Though not initially involved with research on China, I had been studying aspects of economic and socio-political transformation in other parts of East Asia since my sojourn at the University of Hong Kong in the 1980s. Returning to Britain in the early 1990s, opportunities arose to work with colleagues at the Manchester Business School and subsequently IDPM on similar transformations in some of the Central and Eastern European countries (particularly Hungary and Slovenia) that were beginning to transition away from state-socialism. Maintaining this dual world-regional focus (East Asia and Central-Eastern Europe) – together with the occasional foray into other domains (eg. to South Africa to study retail-driven global production networks in agriculture) – absorbed most of my research and scholarly energies for over twenty years. By 2015, however, I was getting fed-up with 12-hour journeys in big tin cans at 11,000 metres (the subsidised benefits of KLM’s and Lufthansa’s business class not withstanding), and wanting to work again on my own back yard (earlier in my career I had worked on Britain), I began to refocus my efforts more directly on Europe. Initially stimulated by the ‘curious’ involvement of Chinese state-owned companies in the building of new nuclear capacity in Britain (‘curious’ because of the strongly anti-communist/anti-socialist ideology of the ruling Conservative Party), and attracting significant media attention from a journalistic piece I had written on this – my work benefitted from a small grant from the University of Bristol (where I had moved in 2008), which allowed me to develop a ‘watching brief’ on Chinese investments across Europe.

In 2016 I was appointed to an International Fellowship at the Vrije Universiteit Amsterdam.
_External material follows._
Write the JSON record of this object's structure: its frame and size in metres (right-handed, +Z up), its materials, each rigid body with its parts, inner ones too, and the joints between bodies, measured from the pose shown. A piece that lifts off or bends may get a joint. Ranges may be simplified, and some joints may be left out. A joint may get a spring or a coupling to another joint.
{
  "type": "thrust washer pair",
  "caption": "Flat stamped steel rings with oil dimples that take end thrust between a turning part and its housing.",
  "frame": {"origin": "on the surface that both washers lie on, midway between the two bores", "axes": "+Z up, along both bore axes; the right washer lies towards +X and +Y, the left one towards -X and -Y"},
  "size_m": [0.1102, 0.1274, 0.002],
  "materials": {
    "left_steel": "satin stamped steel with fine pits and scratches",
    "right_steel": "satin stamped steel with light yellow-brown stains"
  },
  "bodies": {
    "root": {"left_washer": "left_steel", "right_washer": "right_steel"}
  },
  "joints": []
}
While there, I was able to re-establish contact with two VU colleagues I had met in other contexts: Henk Overbeek (whom I’d originally met at a conference in 2006 and again in 2009 when we examined a PhD thesis at the International Institute of Social Studies, The Hague) and Pál Nyiri (with whom I had collaborated on a grant application in 2010 and a journal special issue in 2013). By then, Henk had re-focussed some of his interests on China and had been a Visiting Professor at Renmin University, Beijing. He had also co-authored the first journal article (in Global Affairs, 2015) to provide an overview of the logics of Chinese investments in Europe. It was Henk who introduced me to his VU colleague, Nana de Graaff. Nana, though an early career scholar, was beginning to attract international attention for her work on Chinese business and political elites and Pál was highly regarded internationally for his work on Chinese migration. With the backdrop of increasing media and political attention to China’s European engagements, Nana, Pál and I decided to collaborate on a China-in-Europe research initiative. Facilitated by ‘seed’ grants from Bristol and a joint VU/University of Amsterdam fund, we organised planning meetings in Bristol and Amsterdam in 2017. Building on our personal networks, eventually a cohort of 22 colleagues from Europe, China and the USA was assembled and the result was an eventually successful application to EU-COST for a research network grant.
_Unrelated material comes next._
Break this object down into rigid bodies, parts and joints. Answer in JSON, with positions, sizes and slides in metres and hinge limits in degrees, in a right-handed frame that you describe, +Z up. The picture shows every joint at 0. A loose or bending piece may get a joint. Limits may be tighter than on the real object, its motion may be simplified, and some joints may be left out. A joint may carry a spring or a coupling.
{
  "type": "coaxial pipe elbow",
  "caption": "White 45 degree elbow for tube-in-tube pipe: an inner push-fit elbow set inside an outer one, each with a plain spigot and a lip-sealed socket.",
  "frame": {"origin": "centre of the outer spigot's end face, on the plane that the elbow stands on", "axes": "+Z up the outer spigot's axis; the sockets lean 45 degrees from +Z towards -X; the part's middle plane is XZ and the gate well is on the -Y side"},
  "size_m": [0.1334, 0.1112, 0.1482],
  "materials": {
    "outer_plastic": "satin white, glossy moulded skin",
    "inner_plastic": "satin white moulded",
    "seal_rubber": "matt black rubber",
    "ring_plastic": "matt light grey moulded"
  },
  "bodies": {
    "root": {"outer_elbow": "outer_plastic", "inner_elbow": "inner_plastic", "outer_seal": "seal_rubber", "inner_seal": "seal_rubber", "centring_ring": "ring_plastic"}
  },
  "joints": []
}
At the core of our ideas for CHERN was the realisation that the multiplicity of vectors through which Chinese actors (Party/state, corporate, families, individuals) were impacting Europe needed to be understood both in their specificities and in relation to the dynamic totality they collectively constituted. Combined with the fact that these ‘externalisations’ from China (itself a distinctive political-economic and social formation) were ‘touching down’ in a Europe of nations constituted by a range of capitalisms, political cultures and ethnicities – though with a partly unified history and, in some cases, membership of a ‘network state’ (EU) – meant that our project had to be strongly multidisciplinary both in imagination and approach. In this, as in other ways, our vision for CHERN was that it would both incorporate and transcend other initiatives that themselves were predominantly single-disciplinary. We felt that it was only in this way that research agenda appropriate to the intellectual task of engaging the China-in-Europe phenomenon could be forged, and policy advice relevant to the significant challenges ahead, delivered.

*I am grateful to Jelena Gledic (University of Belgrade and CHERN Science Communication Manager) who encouraged me to write this blog.